The Strategic Advisory Council for Agriculture and Fisheries (SALV), which advises the Flemish government and parliament, has called on policy-makers at regional and federal level to make work of agreeing a sustainable fisheries policy the meets the interests of the Belgian industry – which is concentrated in Flanders.
The UK has now left the European Union, to enter into a one-year transitional phase of relations when a trade policy will be hammered out – in theory. If no agreement is reached, the UK has committed to ending the transitional phase regardless, and there will be no trade agreement in place.
Britain has made its position on fisheries clear. Last week the government introduced its new fisheries bill, including new powers for the Scottish government on the protection of fish stocks and the marine environment. The bill also commits the government to pulling out of the Common Fisheries Policy at the end of the year, whatever new agreements may have been negotiated.

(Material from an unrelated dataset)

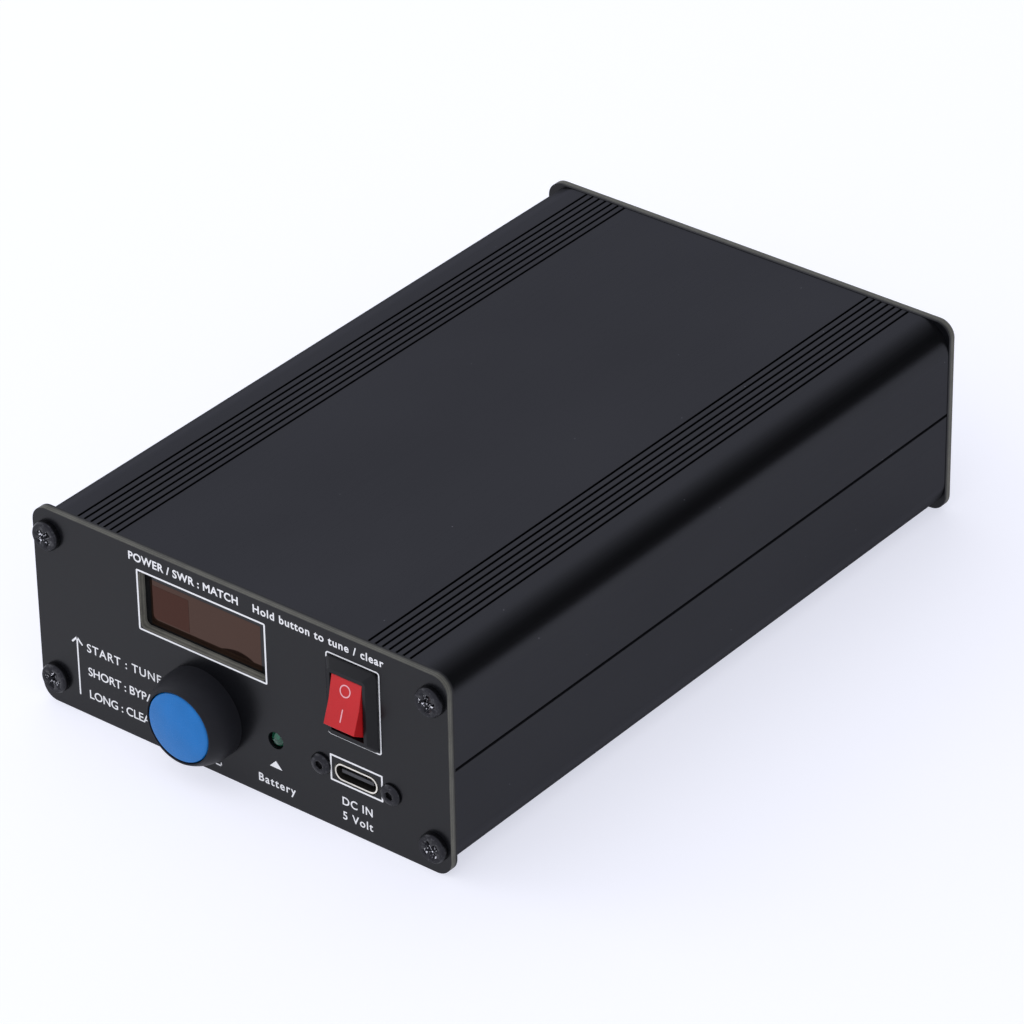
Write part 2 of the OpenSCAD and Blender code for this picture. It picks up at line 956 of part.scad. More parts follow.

“The Fisheries Bill gives us the powers to implement our own independent fisheries policy, take back control of British waters, improve our marine habitats and make decisions based on the health of our fish stocks not vested interests,” said fisheries minister George Eustice. “For many people in coastal communities, leaving the Common Fisheries Policy is at the heart of getting Brexit done, and this Bill delivers for the environment, fishermen and the Union” – referring to the union between Scotland and the rest of Britain, under pressure from Scotland’s decision to seek a new independence referendum in the light of Brexit.
For the SALV, that loss would be catastrophic for the Belgian fishing fleet.
“Our fleet has a strong presence in British waters, and the UK is an important link in the chain of supply of materials and in fish transport to Belgium’s ports,” the SALV said in a published advice. “We call on Flemish and federal policy-makers to agree on concrete policy proposals to bring to the negotiating table.”
That includes the maintenance of the status quo on access to British waters and national shares of catches, as well as the creation on this side of the water of a “Brexit cell” involving all levels of government in Belgium in the preparation and drafting of new regulations.